Frankesche Stiftungen zu Halle (Saale), 2002
The Lines in the Spheres
“Up they soar, the planet’s butterflies,
pigments from the earth’s warm body,
cinnabar, ochre, phosphor yellow, gold
a swarm of basic elements aloft.”
Inger Christensen, Butterfly Valley — A Requiem1
“Drawing is another kind of language.”2 Drawing, sketching seismographic with the movement of the hand’s inner or outer rhythms and undulations is, to a certain extent, also hermetic writing. The notation of a condition or an emotion, an observation — or the projection of an idea onto the white surface of the paper. Visualised thinking.
Using coloured pencils, Jörg Ahrnt fashions small spheres with a spiral-like movement that converge into links of various sizes and structures through an almost organic process. As three-dimensional as these strings of beads appear to be in their precise and clear delineation, formed one after the other with multiple layers of seemingly uninterrupted threads of colour, the closer one approaches them the more textile and woven they become. They increasingly recede into the flat surface. They evolve from three-dimensional forms to lines. They move from the distinct to the diffuse, from the recognition of boundaries to the merging of figure and background.
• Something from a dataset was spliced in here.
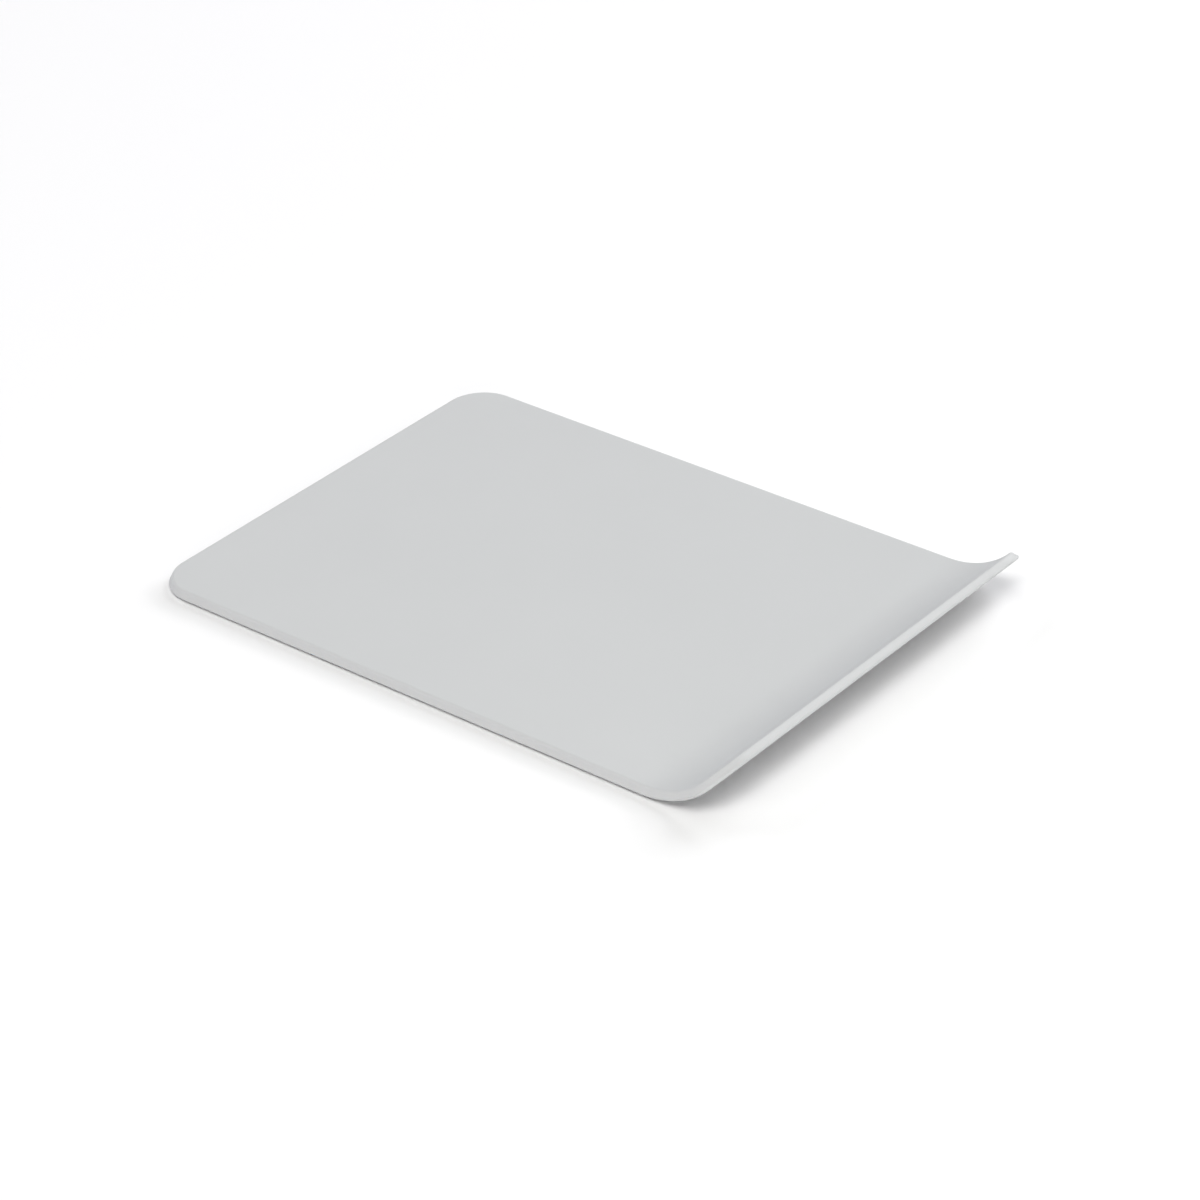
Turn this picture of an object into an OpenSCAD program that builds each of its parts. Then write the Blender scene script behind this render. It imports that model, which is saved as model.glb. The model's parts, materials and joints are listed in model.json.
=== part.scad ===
// Flexible cutting mat: one thick moulded sheet with rounded corners, a flat cutting face
// and one short end that turns up in an even curve to a lip. Soft round grip pads sit in
// pockets in the underside. +X runs along the mat towards the lip, +Y across it, +Z up.
// The origin is on the table, under the middle of the whole mat.
//
// The sheet is one moulding that bends. It is cut here into five panels that meet, a hair
// apart, at four bend lines. A bend line turns about the upper face, so the panels open
// from below and never run into each other while an end is lifted.

/* [Sheet] */
// Width across the foot of the side walls
mat_width = 270; // [220:1:340]
// Thickness of the sheet
sheet_thickness = 5.2; // [4.6:0.1:8]
// Corner radius in the flat sheet, at the foot of the walls
corner_radius = 24; // [14:0.5:36]
// How far the side walls lean out on their way down
wall_flare = 1.1; // [0:0.1:1.6]
// Rounding of the upper edge
top_edge_radius = 2; // [1:0.1:2.6]
// Rounding of the lower edge
base_edge_radius = 1.5; // [0.6:0.1:1.8]

/* [Bending] */
// Length of each of the five panels, from one bend line to the next
panel_length = 65.6; // [45:0.1:90]
// Gap between neighbouring panels at a bend line
panel_gap = 0.04; // [0.02:0.01:0.2]

/* [Lip] */
// Radius of the upward curve on the upper face
lip_radius = 52.5; // [35:0.5:90]
// Slope that the curve ends at, in degrees
lip_angle = 47.5; // [30:0.5:65]
// Straight run from the end of the curve to the lip's edge
lip_tip = 14.5; // [6:0.5:30]

/* [Grip pads] */
// Diameter of a pad
pad_diameter = 11; // [8:0.5:16]
// How far a pad stands out below the sheet
pad_height = 1.2; // [0.6:0.1:2.4]
// Depth of the pocket that holds a pad
pad_seat = 1.6; // [1:0.1:2.2]
// Bevel round the foot of a pad
pad_bevel = 0.3; // [0.1:0.05:0.4]
// Gap between a pad and the wall of its pocket
pad_gap = 0.05; // [0.02:0.01:0.1]
// Pads in each row across the mat
pad_rows = 4; // [2:1:5]
// From the side of the mat to the centre of the outer pads
pad_side_inset = 39; // [28:1:50]

/* [Hidden] */
$fn = 48;

corner_steps = 14;
lip_steps = 22;
edge_steps = 4;
clear_margin = 5;

// Lengths along the upper face, measured from the plain end. Panel 0 is the plain end.
panel_count = 5;
last_panel = panel_count - 1;
lip_foot = panel_count * panel_length;
curve_length = lip_radius * lip_angle * PI / 180;
curve_end = lip_foot + curve_length;
sheet_length = curve_end + lip_tip;

// Heights of the two faces of the flat stretch
underside = pad_height;
upper_face = underside + sheet_thickness;

// The mat's full length seen from above, out to the round of the lip's lower edge
overall_length = run(sheet_length) + (sheet_thickness - base_edge_radius) * sin(lip_angle)
    + base_edge_radius * (1 - cos(lip_angle));
plain_end_x = -overall_length / 2;

// Slope, run and rise of the upper face at the distance s from the plain end
function slope(s) = min(max(s - lip_foot, 0) / lip_radius * 180 / PI, lip_angle);
function run(s) = min(s, lip_foot) + lip_radius * sin(slope(s)) + max(s - curve_end, 0) * cos(lip_angle);
function rise(s) = lip_radius * (1 - cos(slope(s))) + max(s - curve_end, 0) * sin(lip_angle);

// A point of the flat sheet, carried to where the bent sheet has it
function bent(s, y, depth) = [
    plain_end_x + run(s) + depth * sin(slope(s)),
    y,
    upper_face + rise(s) - depth * cos(slope(s))
];

// Half of the sheet's outline, from the plain end round to the lip, as [s, y, normal s, normal y]
function corner_point(centre_s, angle) = [
    centre_s + corner_radius * cos(angle),
    mat_width / 2 - corner_radius + corner_radius * sin(angle),
    cos(angle),
    sin(angle)
];
lip_corner_s = sheet_length - corner_radius;
half_outline = [
    for (i = [0 : corner_steps]) corner_point(corner_radius, 180 - 90 * i / corner_steps),
    for (i = [0 : lip_steps - 1]) let (s = lip_foot + (lip_corner_s - lip_foot) * i / lip_steps)
        if (lip_corner_s > lip_foot) [s, mat_width / 2, 0, 1],
    for (i = [0 : corner_steps]) corner_point(lip_corner_s, 90 - 90 * i / corner_steps)
];
half_count = len(half_outline);
ring_count = 2 * half_count;

// The whole outline: along one side to the lip, and back along the other
outline = [
    for (p = half_outline) p,
    for (i = [half_count - 1 : -1 : 0]) let (p = half_outline[i]) [p[0], -p[1], p[2], -p[3]]
];

// The wall's section as [inset from the foot, depth below the upper face], from the top down
wall_section = [
    for (i = [0 : edge_steps]) let (a = 90 - 90 * i / edge_steps)
        [wall_flare + top_edge_radius * (1 - cos(a)), top_edge_radius * (1 - sin(a))],
    for (i = [0 : edge_steps]) let (a = 90 * i / edge_steps)
        [base_edge_radius * (1 - cos(a)), sheet_thickness - base_edge_radius * (1 - sin(a))]
];
last_ring = len(wall_section) - 1;

sheet_points = [
    for (w = wall_section) for (p = outline) bent(p[0] - p[2] * w[0], p[1] - p[3] * w[0], w[1])
];
sheet_faces = [
    // Upper face: one strip across the mat for each step of the outline
    for (i = [0 : half_count - 2]) [i, i + 1, ring_count - 2 - i, ring_count - 1 - i],
    // Walls and edge roundings
    for (k = [0 : last_ring - 1]) for (j = [0 : ring_count - 1]) let (next = (j + 1) % ring_count)
        [k * ring_count + j, (k + 1) * ring_count + j, (k + 1) * ring_count + next, k * ring_count + next],
    // Underside
    for (i = [0 : half_count - 2]) let (b = last_ring * ring_count)
        [b + ring_count - 1 - i, b + ring_count - 2 - i, b + i + 1, b + i]
];

// Where panel number index begins. Half a panel further on is the middle of the panel.
function panel_start(index) = plain_end_x + index * panel_length;

// Places of one panel's row of pads, half way between its bend lines
pad_span = mat_width - 2 * pad_side_inset;
function pad_places(index) = [
    for (row = [0 : pad_rows - 1])
        [panel_start(index + 0.5), -pad_span / 2 + pad_span * row / (pad_rows - 1)]
];

module whole_sheet() {
    polyhedron(points = sheet_points, faces = sheet_faces, convexity = 4);
}

// The stretch of space that one panel is cut from. It stops half a gap short of a bend line,
// and at the mat's two ends it runs past the sheet.
module panel_space(index) {
    low_x = index == 0 ? plain_end_x - clear_margin : panel_start(index) + panel_gap / 2;
    high_x = index == last_panel
        ? overall_length / 2 + clear_margin
        : panel_start(index + 1) - panel_gap / 2;
    translate([low_x, -mat_width / 2 - clear_margin, 0])
        cube([
            high_x - low_x,
            mat_width + 2 * clear_margin,
            upper_face + rise(sheet_length) + clear_margin
        ]);
}

// One panel of the sheet, with the pockets for its pads
module panel(index) {
    color([0.83, 0.84, 0.84])
    difference() {
        intersection() {
            whole_sheet();
            panel_space(index);
        }
        for (place = pad_places(index))
            translate([place[0], place[1], underside - clear_margin])
                cylinder(d = pad_diameter + 2 * pad_gap, h = pad_seat + clear_margin);
    }
}

// One pad: a disc with a bevelled foot, flush with the floor of its pocket
module pad() {
    radius = pad_diameter / 2;
    rotate_extrude()
        polygon([
            [0, 0],
            [radius - pad_bevel, 0],
            [radius, pad_bevel],
            [radius, pad_height + pad_seat],
            [0, pad_height + pad_seat]
        ]);
}

// The row of pads under one panel
module pads(index) {
    color([0.60, 0.62, 0.63])
    for (place = pad_places(index))
        translate([place[0], place[1], 0])
            pad();
}

module plain_end_panel() { panel(0); }
module plain_side_panel() { panel(1); }
module middle_panel() { panel(2); }
module lip_side_panel() { panel(3); }
module lip_end_panel() { panel(4); }

module plain_end_pads() { pads(0); }
module plain_side_pads() { pads(1); }
module middle_pads() { pads(2); }
module lip_side_pads() { pads(3); }
module lip_end_pads() { pads(4); }

plain_end_panel();
plain_side_panel();
middle_panel();
lip_side_panel();
lip_end_panel();
plain_end_pads();
plain_side_pads();
middle_pads();
lip_side_pads();
lip_end_pads();
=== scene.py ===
# %% [markdown]
# # A flexible cutting mat, dressed for the camera
#
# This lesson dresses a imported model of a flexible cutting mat: a single sheet of matte
# plastic, about five millimetres thick, with round corners and one end turned up to a lip.
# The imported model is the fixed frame. It says where the panels bend and where the grip
# pads sit, so every size that it can tell is read from it and not typed in again.

# %% Load the frame
import json
import math

import bmesh
import bpy
from mathutils import Matrix, Vector


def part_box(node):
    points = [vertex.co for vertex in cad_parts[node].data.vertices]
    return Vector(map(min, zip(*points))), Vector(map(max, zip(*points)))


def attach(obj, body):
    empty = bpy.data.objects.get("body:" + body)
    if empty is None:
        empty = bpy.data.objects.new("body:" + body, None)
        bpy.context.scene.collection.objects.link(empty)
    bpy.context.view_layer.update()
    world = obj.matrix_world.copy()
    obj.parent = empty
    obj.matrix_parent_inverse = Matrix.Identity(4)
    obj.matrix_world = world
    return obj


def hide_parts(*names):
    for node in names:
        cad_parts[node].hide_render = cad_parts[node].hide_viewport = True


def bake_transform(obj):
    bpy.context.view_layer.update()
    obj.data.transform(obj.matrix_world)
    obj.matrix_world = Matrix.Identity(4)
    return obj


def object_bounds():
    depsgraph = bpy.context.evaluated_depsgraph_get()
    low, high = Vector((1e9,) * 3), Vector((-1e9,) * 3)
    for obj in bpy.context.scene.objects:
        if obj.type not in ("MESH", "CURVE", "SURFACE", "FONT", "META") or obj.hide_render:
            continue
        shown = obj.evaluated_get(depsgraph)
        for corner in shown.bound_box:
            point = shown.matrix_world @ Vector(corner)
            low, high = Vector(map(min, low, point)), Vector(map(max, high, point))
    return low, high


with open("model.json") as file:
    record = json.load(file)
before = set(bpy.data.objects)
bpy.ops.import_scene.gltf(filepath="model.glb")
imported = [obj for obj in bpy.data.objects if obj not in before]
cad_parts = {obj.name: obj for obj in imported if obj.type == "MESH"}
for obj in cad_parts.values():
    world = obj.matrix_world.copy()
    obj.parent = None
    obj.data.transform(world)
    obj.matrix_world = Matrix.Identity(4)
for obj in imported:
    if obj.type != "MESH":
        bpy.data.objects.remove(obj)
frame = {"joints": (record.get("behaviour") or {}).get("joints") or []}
cad_low, cad_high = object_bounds()
print("packed model, lowest and highest corner:", tuple(cad_low), tuple(cad_high))

# %% [markdown]
# The sheet is five panels that turn about four bend lines. The places of the lines come
# from the joints, and the heights of the sheet's two faces from the box of the middle panel.

# %% Read the sheet's layout
bend_lines = sorted(joint["pos_m"][0] for joint in frame["joints"])
panel_count = len(bend_lines) + 1
panel_length = bend_lines[1] - bend_lines[0]
panel_middles = [bend_lines[0] + (panel - 0.5) * panel_length for panel in range(panel_count)]
lip_foot_x = bend_lines[-1] + panel_length

plain_end_x = cad_low.x
mat_width = cad_high.y - cad_low.y
underside_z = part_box("middle_panel")[0].z
upper_face_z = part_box("middle_panel")[1].z
thickness = upper_face_z - underside_z
print(f"sheet {thickness * 1000:.2f} mm thick, panels {panel_length * 1000:.2f} mm long")

# %% [markdown]
# The frame's boxes can't tell how an edge is rounded or how the lip curves. These sizes are
# the mat's own, the same ones that its panels were drawn from, in metres and degrees.

# %% Sizes that the frame can't tell
corner_radius = 0.024
wall_flare = 0.0011
top_edge_radius = 0.0020
base_edge_radius = 0.0015
lip_radius = 0.0525
lip_angle = math.radians(47.5)
lip_tip = 0.0145

lip_foot = lip_foot_x - plain_end_x
curve_length = lip_radius * lip_angle
sheet_length = lip_foot + curve_length + lip_tip
print(f"flat, the sheet would be {sheet_length * 1000:.1f} mm long")

# %% [markdown]
# ## The camera
#
# A long lens from a little over two metres keeps the mat's sides nearly parallel. The
# camera is placed by its direction from the mat, as a photographer would say it: so far
# round to the right, so high above the table, and tipped a little.

# %% Camera
lens_mm = 120.8
camera_azimuth = math.radians(39.25)
camera_elevation = math.radians(31.49)
camera_roll = math.radians(-1.55)
camera_distance = 2.1157
aim_point = Vector((0.0103, -0.0034, 0.00083))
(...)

In detail, through the rotating form of the spirals, the lines even assume the character of consistently uniform letters, above all those of the Arabic consonants with their many semi-circular contours. But they are also quite legible as the e and l forms of the Roman script. Through the endless repetition of the form, a labyrinth-like ornamental configuration emerges. The bundles of lines are reminiscent of the woollen ball — a three-dimensional form consisting basically of a single line — with which Ariadne helped Theseus to find his way out of the labyrinth.
In their appearance, the strings of beads that Jörg Ahrnt has depicted since 2000 convey a certain clarity, system, order — sustained by the white area that surrounds them. A weightless and an undefined location as it were. Like a field of action covered by a glass bell. But they are also enigmatic, full of tension, seeming to be without beginning and without end, open to many explanations and interpretations. They harbour chaos within themselves. They are abstract and at the same time very concrete. These beaded strings glide playfully through the consciousness of the observer.
Their form is pleasing, harmonious. It even seems possible to actually feel the coolness of a stone-like or mother-of-pearl surface. Or the warmth that they slowly absorb from one’s own body. In its individual form, the sphere is to be interpreted as an image of the world — and within the group, as an image of the cosmos — or as a microscopic vision of life in its smallest form. It serves as a model to explain scientific questions (atom, representation of viruses under the microscope) and as a model for the form of the soul (in the case of Jakob Böhme). The ball, or sphere, is considered to be the symbol of divine perfection. It plays a role in sorcery and in the texts of the theosophists. The centre of strength and energy in Tao yoga is believed to be a spherical form in back of the navel. The spherical form is without beginning and without end, familiar, archaic, identical from every perspective. All of this resonates in the drawings.
The first links of beads by Jörg Ahrnt originated simultaneously within the context of oil paintings that consisted of layers of coloured dots and, in their overall impression, were reminiscent of molecular representations. Parallel to these strings of beads that were soon to emerge in his drawings, Ahrnt began to develop an interest in prayer beads, in rosaries, and above all in the Islamic prayer beads known as tasbih. During a trip to Iran, he began to examine them more closely and to collect them. It was the spherical form and the sequence of the beads on the string that interested him in their “character as a transitional object, as a bridge to one’s own body and psyche”.3
The Islamic string of prayer beads consists of 99 pearls, each representing a name for Allah that the person at prayer speaks out during meditation in a particular ritual. As it says in the Koran, ”the heart is indeed silent when thinking of God”. 4 The connection between the draftsman and the religious ritual, however, should not be interpreted too literally. Nevertheless, the artist sees a structural analogy between the process of meditating and that of drawing. In working on these sheets of paper, it is a question for him of “openness, of letting go of that which is believed to be known”. Sometimes he thinks of these drawings as a breach, senses a distance. At other times, drawing for him is like playing an instrument. The drafting process does not follow a system but takes its course unintentionally. What emerges is determined while drawing. Thus the drawings, in their vagueness and mildness, are a suggestion rather than a statement. Their “pigments”, lighter than a butterfly’s wing, radiate a profound effect. If one becomes involved in their mysterious rhythms, it can lead to an enriching journey.
Inger Christensen, Butterfly Valley — A Requiem, translated from the Danish original by Susanna Nied, The Dedalus Press, Dublin 2001.
A quotation by Richard Serra used as the name for an exhibition of drawings collected by the New Yorker Wynn Kramarsky and that was shown in the Akademie der Kunst in Berlin in 1999.
Jörg Ahrnt in a conversation with the author on September 2nd in Bonn. All quotations by the artist were noted during this conversation.
Annemarie Schimmel, Die Zeichen Gottes, Die religiöse Welt des Islam, Munich, 1995, p. 192.